Ghoncheh Ghavami was detained while trying to attend a men's volleyball game November 2, 2014 (Photo: AP)
Ghoncheh Ghavami, the British-Iranian woman sentenced to one year in jail for protesting outside of an Iranian-Italian volleyball match, started her second hunger strike on Tuesday, BBC's Arabic news website reported.
Ghavami's mother, Suzan Moshtaghian, told BBC that her daughter "declared her hunger strike to protest [her] illegal imprisonment."
Meanwhile, Ghavami's lawyer said he saw documents confirming the one-year verdict, "but the attorney general has not yet confirmed the court decision."
The mother said the judgment was delivered with no incriminating evidence.

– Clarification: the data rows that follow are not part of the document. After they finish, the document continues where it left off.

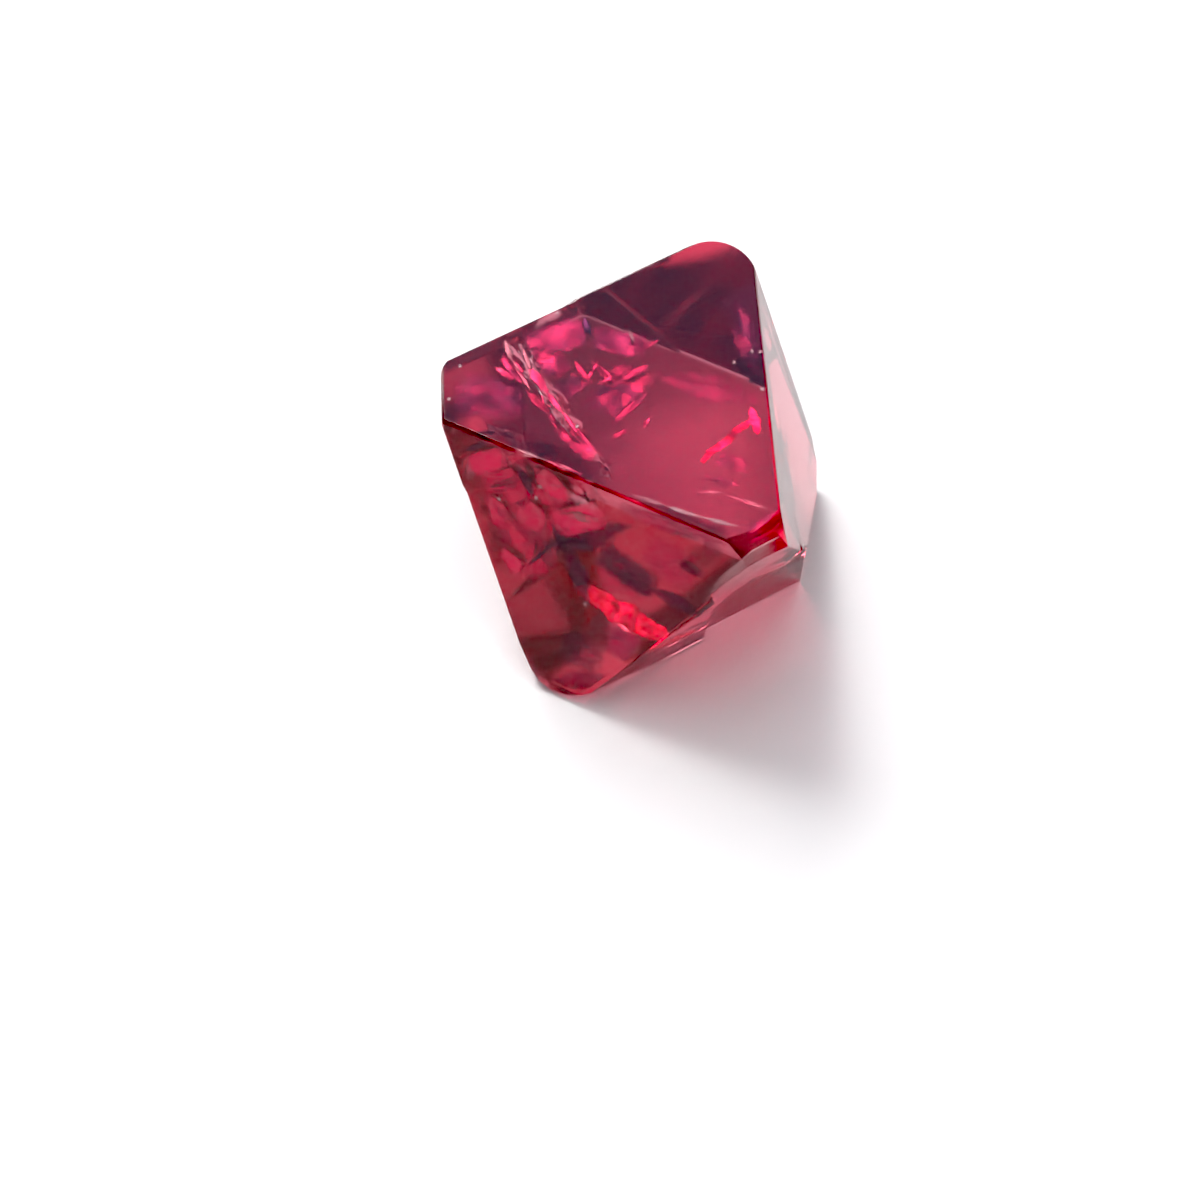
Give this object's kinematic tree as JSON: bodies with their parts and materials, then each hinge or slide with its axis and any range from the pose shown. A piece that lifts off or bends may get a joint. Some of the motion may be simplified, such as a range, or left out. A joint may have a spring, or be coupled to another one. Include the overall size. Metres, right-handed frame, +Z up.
{
  "type": "spinel crystal",
  "caption": "Loose, clear red spinel crystal: a flattened, malformed octahedron with rounded corners, worn edges and small chips, lying on one of its flat faces",
  "frame": {"origin": "middle of the footprint's box, on the surface that the crystal lies on", "axes": "+Z up, square to the two level faces; +X along the long front edge of the top face; +Y from that edge to the far rounded corner"},
  "size_m": [0.0076, 0.0086, 0.0047],
  "materials": {
    "red_spinel": "clear, polished by nature"
  },
  "bodies": {
    "root": {"spinel_crystal": "red_spinel"}
  },
  "joints": []
}
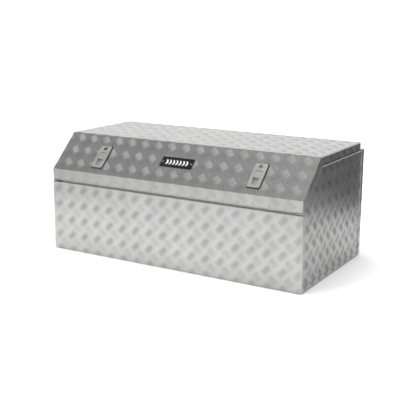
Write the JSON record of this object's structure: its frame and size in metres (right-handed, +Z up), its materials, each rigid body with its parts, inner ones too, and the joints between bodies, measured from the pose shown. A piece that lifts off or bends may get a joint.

Earlier in October Ghavami announced her hunger strike, which lasted for two weeks, as she denounced being put in a solitary confinement, BBC said.
The 25-year old Ghavami, who graduated from a law school in London, was arrested in June outside Azadi Stadium in Tehran as part of a demonstration calling for women's rights to attend matches, as they were trying to watch a men's volleyball match between Iran and Italy.
Soon after her arrest she was released for a few days, and rearrested again, and since then Ghavami has been held in a Tehran prison.
In 2012 Iran banned women from attending volleyball matches, along with football, BBC said.
"We cannot let women attend matches in the stadiums, and police are applying the law," General Ismail Ahmdi, Iran's internal security chief, told Iranian FARS news agency earlier in June. Ahmdi added that "mixed crowds in stadiums are not for the public interest."
Ghavami is a dual-national, but Iran doesn't recognise second nationalities within its borders.
UK's Foreign Ministry has announced its concern towards Ghavami's detention, but according to international law, no country can provide official diplomatic protection for a citizen in another homeland.